Scrounge them from every place imaginable. Build a bank of potential story projects. Having a notebook full of ideas allows your brain to subconsciously think of them, developing the narrative. Flick through your ideas from time to time. One may have appeal and give you an opportunity to work on it.

Blog

Use a blog to record your progress, trials and tribulations as a measure of accountability. Sometimes writing non-fiction can be a break for your brain. And in the process of writing about your progress in a current work in progress, you may find a solution to your planning presents itself.

Use The Down Time

The mundane activities of life are a great way to build momentum for your writing. As I’ve said before here, the washing up is a great place for me to think through ideas. The physical activity of washing dishes allows the brain to wander aimlessly through a current project, shining a torch into the dark corners and under the couch cushions.

A new character may appear or you suddenly work out how to kill off your hero. Or you have left your hero dangling by her fingertips (literally or metaphorically) and a solution to her predicament appears in the guise of a monster truck traversing through the breakfast cereal aisle.

Finish What You Started

There is a great sense of accomplishment when a piece of writing is finished. It encourages you to look forward to the next piece.

But what happens when momentum slows down, when the bonfire of enthusiastic creativity collapses in on itself in a shower of sparks, leaving naught but coals and embers?
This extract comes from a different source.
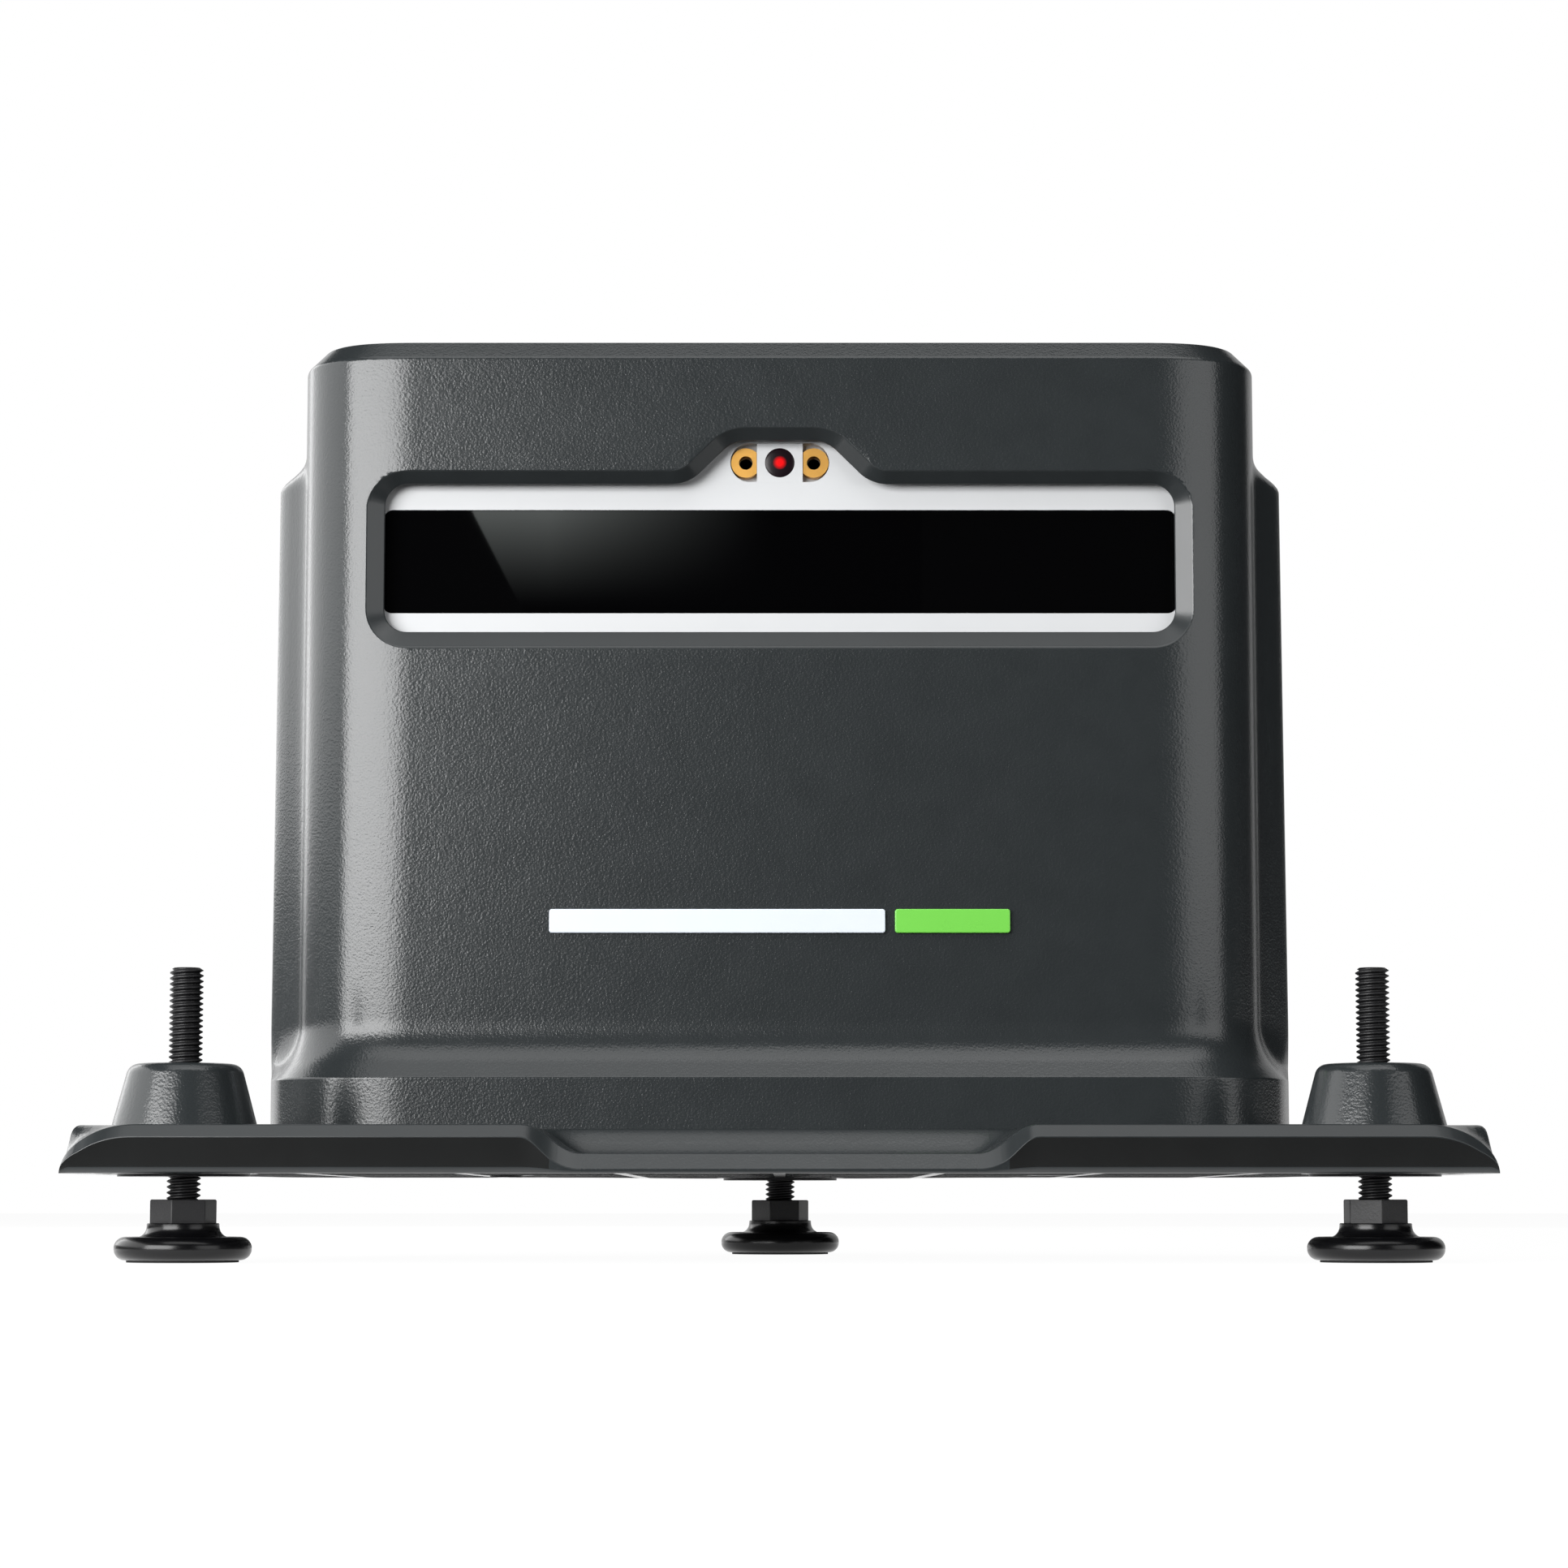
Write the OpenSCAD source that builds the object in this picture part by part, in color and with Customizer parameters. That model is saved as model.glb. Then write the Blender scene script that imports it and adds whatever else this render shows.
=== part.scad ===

You are allowed to let things die down from time to time. Give yourself permission to have time away from writing. Like all creative endeavours, you need to refill your creative well. Watch a movie, read a book, take a walk through the aforementioned breakfast cereal aisle of the supermarket late one evening.

I know there are certain parts of the school term (I teach high school English) when writing is all but impossible. I make best use of the time I have available to me. At the very least, if I am not writing, I am reading, making notes, scrounging ideas for blogs or stories.

Don’t let the fire go out. Keep writing.